The belly comes with its own rules. Cut the cylinder thick and the spiral seizes between the teeth and the fat seams go waxy; cut it thin and the coin falls apart in the fingers and the ring slips off the bread. A light hand on the cure reads as raw fat by the third bite, a heavy hand as pure salt by the first, and the regional mark sits near three percent salt by weight against the green belly. The chilli has a quirk of its own: on a fresh cure it rides the surface only, and it bleeds inward and fades as the meat hangs, so a coin off a four-week tube reads less pepper than one off a week-old cure. The baguette has to carry a real crust, because a soft loaf folds under the swirl and lets the spiral unwind onto the wrapper.

Open one and the spiral reaches the nose first, sweet pork fat edged with pepper and a green herbal note off the chilli. The crust cracks dry on the first bite, then the belly gives in one smooth pull, the fat gone supple from the minutes the sandwich spent warming in the hand. The lean carries the deep note of muscle that worked under the animal's weight; the fat runs sweet and slow and softens the salt. The piment d'Espelette arrives last, a low warm prickle along the lip and the back of the throat, more dried-fruit than fire. A glass of Madiran or of Jurancon, dry or sweet, settles in beside it without argument.

It lives at southwest markets and roadside cafes-epiceries rather than at city counters, where a stall in Bayonne or Orthez sets half a tube under a glass dome on a Saturday and slices to the queue; the order to know is une demi a la ventreche, and the answer back is roulee ou plate. The branches stay inside the region's larder: a slice of brebis, the Basque ewe's cheese, set against the fat as a lactic counter; a mustard wipe to sharpen the salt; a thread of confit garlic worked into the cure to surface as a sweet undertone. What sits outside the family is the cooked register: the same belly fried and laid hot on toast belongs to the Sandwich au Lard idea, and xingar, the Basque word for that belly fried with eggs and piperade, is a plate and not a sandwich at all.

A Belly Older Than Its Pepper

The cure runs older than the pepper that now stamps its bite. Farms across the southwest have salted, peppered, and dried the pork belly for as long as they have killed pigs in autumn, treating the cut as the kitchen's working charcuterie alongside the grander jambon de Bayonne. Whether the belly went flat in a slab or wound into a tied tube was a matter of family habit, and both shapes are older than any paperwork that now describes them.

The pepper, though, is dated to the day. Piment d'Espelette, the slow-dried red chilli grown in ten communes of the Labourd in the Basque country, was granted French Appellation d'Origine Controlee status on 1 June 2000, with the bloc-wide PDO confirmed two years on in 2002. The ruling invented nothing; it drew a legal fence around a chilli the region's charcutiers had been rubbing into bellies since the pepper reached the Basque country from the Americas in the sixteenth century.

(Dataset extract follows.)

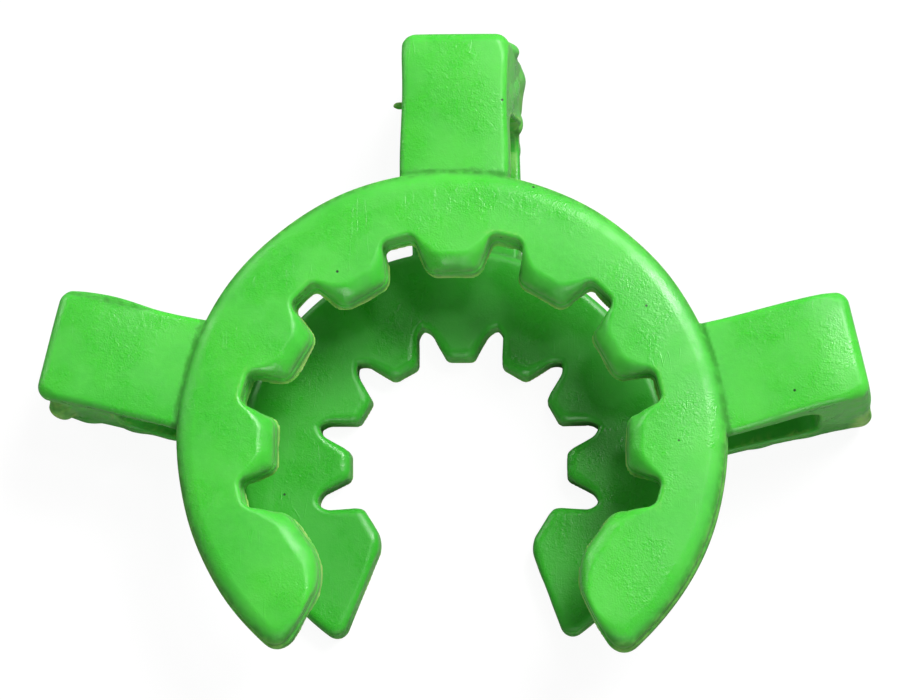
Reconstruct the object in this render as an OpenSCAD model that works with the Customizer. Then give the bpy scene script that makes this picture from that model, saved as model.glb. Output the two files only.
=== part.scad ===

The belly itself carries no protection. Where Bayonne ham took European Union PGI status in October 1998, and the island cures of Corsica were registered in 2014, ventreche stays an unregulated charcuterie of the southwest, sold under the regional name with no binding recipe behind it. The cure travels with whoever knows it rather than with a register.

So the name on the label leans on a maker, not a law. Maison Pierre Oteiza, in the Aldudes valley, is the producer most tied to the rolled form beyond the region, shipping the tube under that name to Paris and further out. The word ventreche on its paper describes the cut and nothing more; it is the house and the valley behind it, not a 1998 or a 2000 ruling, that vouch for what is inside.